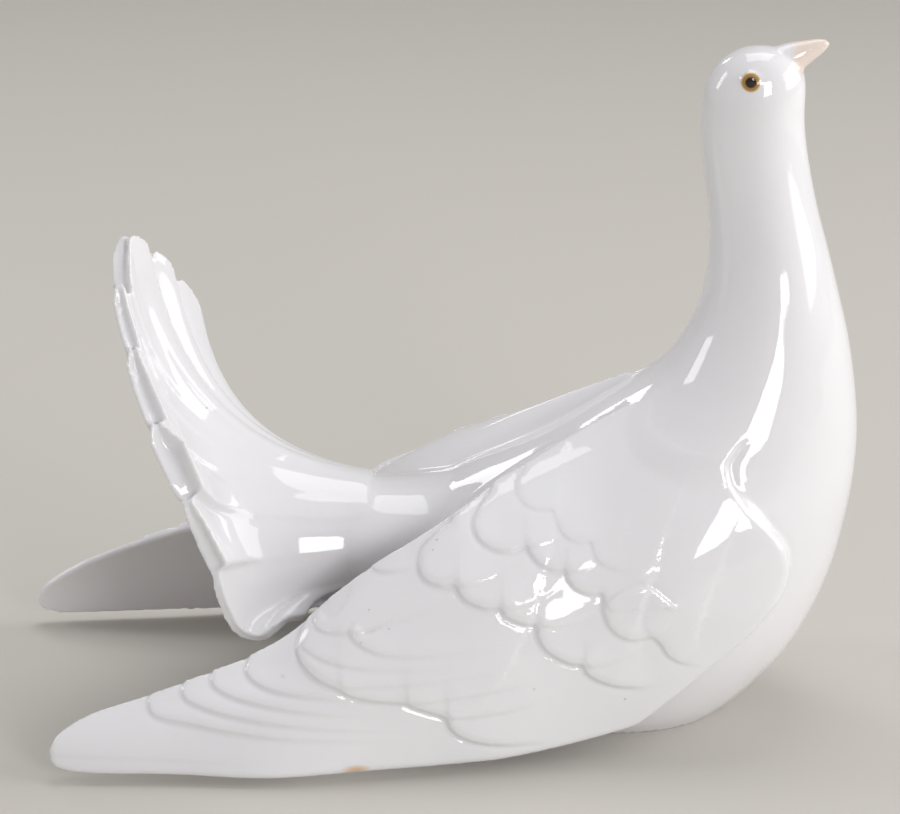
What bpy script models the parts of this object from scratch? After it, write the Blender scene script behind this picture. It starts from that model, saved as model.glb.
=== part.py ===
"""A glazed porcelain dove with a long raised neck, drooped wings and a fanned tail, cast as one piece.

It stands on the flat underside of its belly. +X points where the bird faces, +Z is up, and the origin is at the
level of the underside, below the middle of the bird's outline. The bird's own form is written in shares of its
height: one share is a 244th.
"""

import math

import bmesh
import bpy
from mathutils import Vector

# Driving sizes, in metres
HEIGHT = 0.244
SHARE = HEIGHT / 244
FEATHER_THICKNESS = 0.0034
FEATHER_STEP = 0.0018
TAIL_THICKNESS = 0.0040
TAIL_ROOT_DEPTH = 0.0030
WING_THICKNESS = 0.0070
WING_ROOT_DEPTH = 0.0220
SHOULDER_ROUNDING = 0.0080
BACK_ROUNDING = 0.0040
EDGE_ROUNDING = 0.0016
EYE_RADIUS = 0.0036
EYE_RELIEF = 0.0007

# Fineness of the cast surface
GRAIN = 0.0013
SOFTENING_PASSES = 3
FACETS = 9400
RING_POINTS = 40
WING_STEPS = 180
WING_ROWS = 64
TAIL_SLICES = 260
TAIL_LEVELS = 34

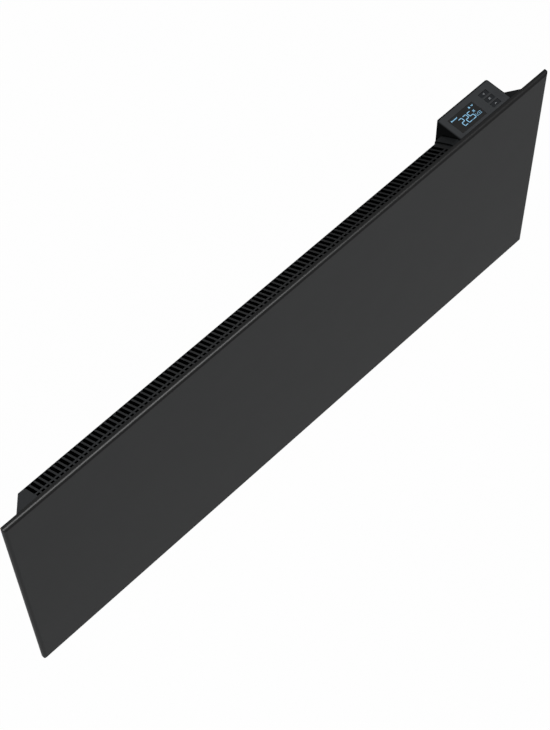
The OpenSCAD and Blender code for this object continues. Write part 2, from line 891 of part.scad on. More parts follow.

SHORT PROBLEM >>
Return all of the entries word for word.

RESULT FOR THIS EXERCISE >>
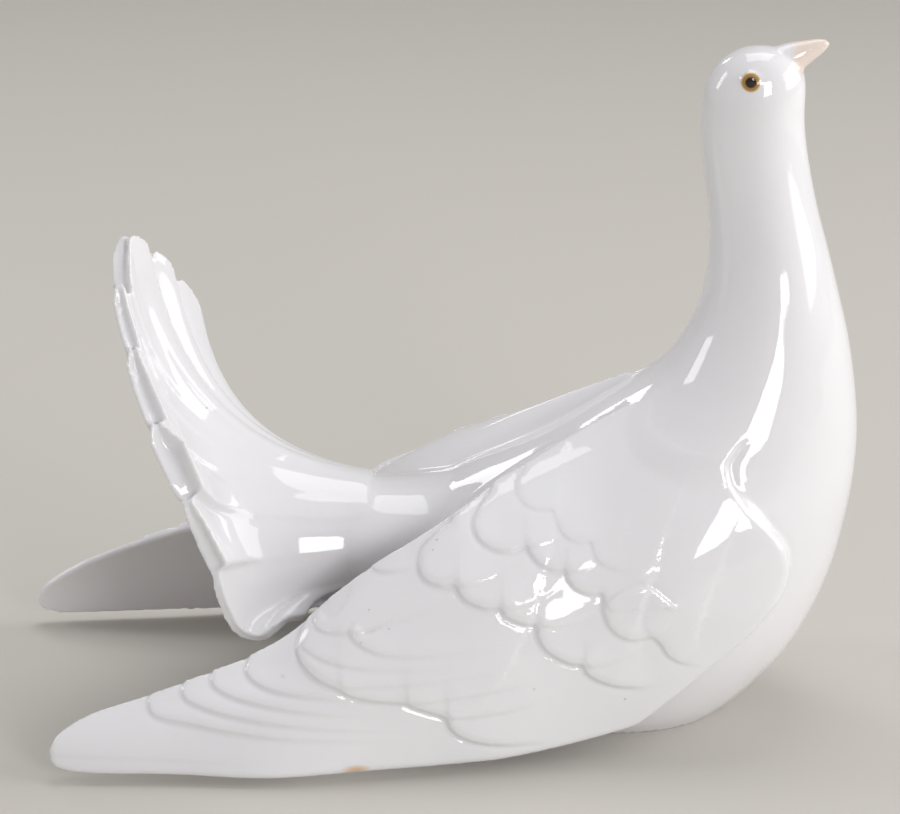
What bpy script models the parts of this object from scratch? After it, write the Blender scene script behind this picture. It starts from that model, saved as model.glb.
=== part.py ===
"""A glazed porcelain dove with a long raised neck, drooped wings and a fanned tail, cast as one piece.

It stands on the flat underside of its belly. +X points where the bird faces, +Z is up, and the origin is at the
level of the underside, below the middle of the bird's outline. The bird's own form is written in shares of its
height: one share is a 244th.
"""

import math

import bmesh
import bpy
from mathutils import Vector

# Driving sizes, in metres
HEIGHT = 0.244
SHARE = HEIGHT / 244
FEATHER_THICKNESS = 0.0034
FEATHER_STEP = 0.0018
TAIL_THICKNESS = 0.0040
TAIL_ROOT_DEPTH = 0.0030
WING_THICKNESS = 0.0070
WING_ROOT_DEPTH = 0.0220
SHOULDER_ROUNDING = 0.0080
BACK_ROUNDING = 0.0040
EDGE_ROUNDING = 0.0016
EYE_RADIUS = 0.0036
EYE_RELIEF = 0.0007

# Fineness of the cast surface
GRAIN = 0.0013
SOFTENING_PASSES = 3
FACETS = 9400
RING_POINTS = 40
WING_STEPS = 180
WING_ROWS = 64
TAIL_SLICES = 260
TAIL_LEVELS = 34

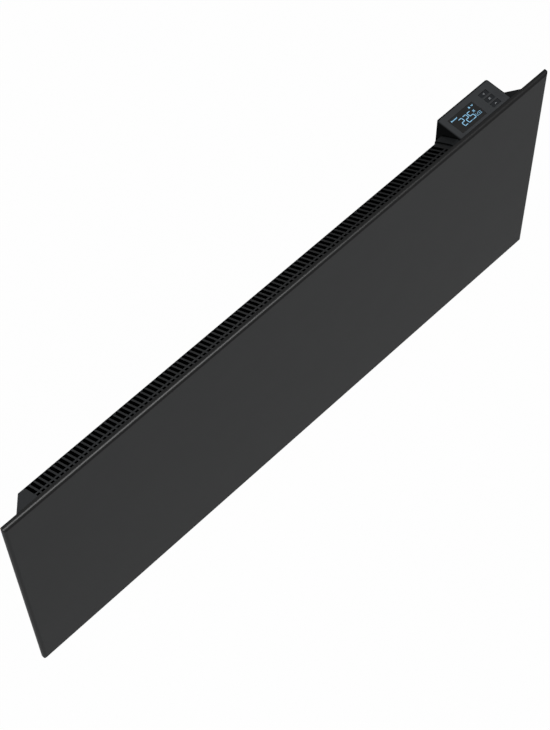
The OpenSCAD and Blender code for this object continues. Write part 2, from line 891 of part.scad on. More parts follow.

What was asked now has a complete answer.